You are not trying to convince someone to like you. You are trying to find out whether the connection is good for both of you.
The Long Game Is About Emotional Control
If there’s one skill that separates men who consistently do well in dating from men who keep spinning their wheels, it’s emotional control.
Not suppression. Control.
That means you can feel excited without becoming frantic. You can feel disappointed without becoming bitter. You can like someone without making them your source of validation.
Women notice this immediately, even if they can’t always explain it. A man who is grounded feels safe. A man who is reactive feels exhausting.
A Few Practical Habits
- Don’t text from anxiety. Wait until you’re calm.
- Don’t interpret every delay as a verdict.
- Don’t make your dating life the center of your self-worth.
- Keep your routines, friendships, fitness, and work on track.
- If a connection is going well, let it deepen naturally instead of trying to accelerate it.
This is boring advice, which is exactly why it works.

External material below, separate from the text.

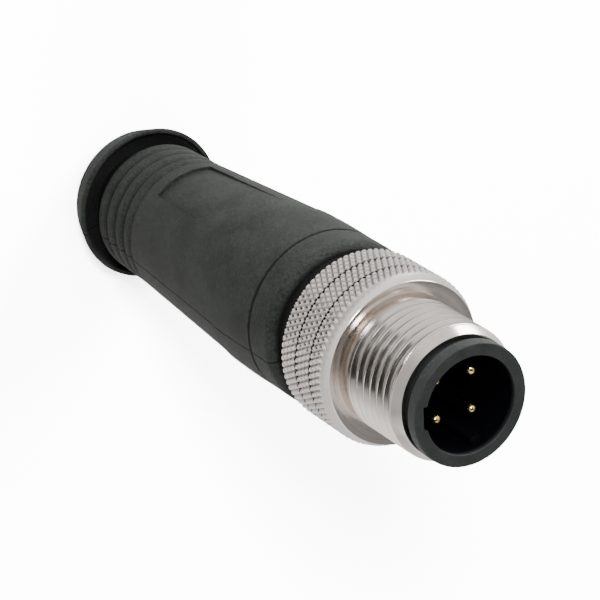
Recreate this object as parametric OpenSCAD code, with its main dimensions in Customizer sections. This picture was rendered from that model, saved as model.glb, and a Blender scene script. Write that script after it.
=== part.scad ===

Attraction usually dies from chaos, not from lack of drama.
Final Takeaway
The long game is not about tricks, timing games, or pretending not to care. It’s about becoming the kind of man who can create attraction without needing to squeeze it out of the moment.
Be clear. Be consistent. Move at a human pace. Stay interested without becoming dependent. Let the connection build instead of trying to force a finish line.
If you do that, you stop chasing short-term sparks and start creating something better: real attraction that lasts.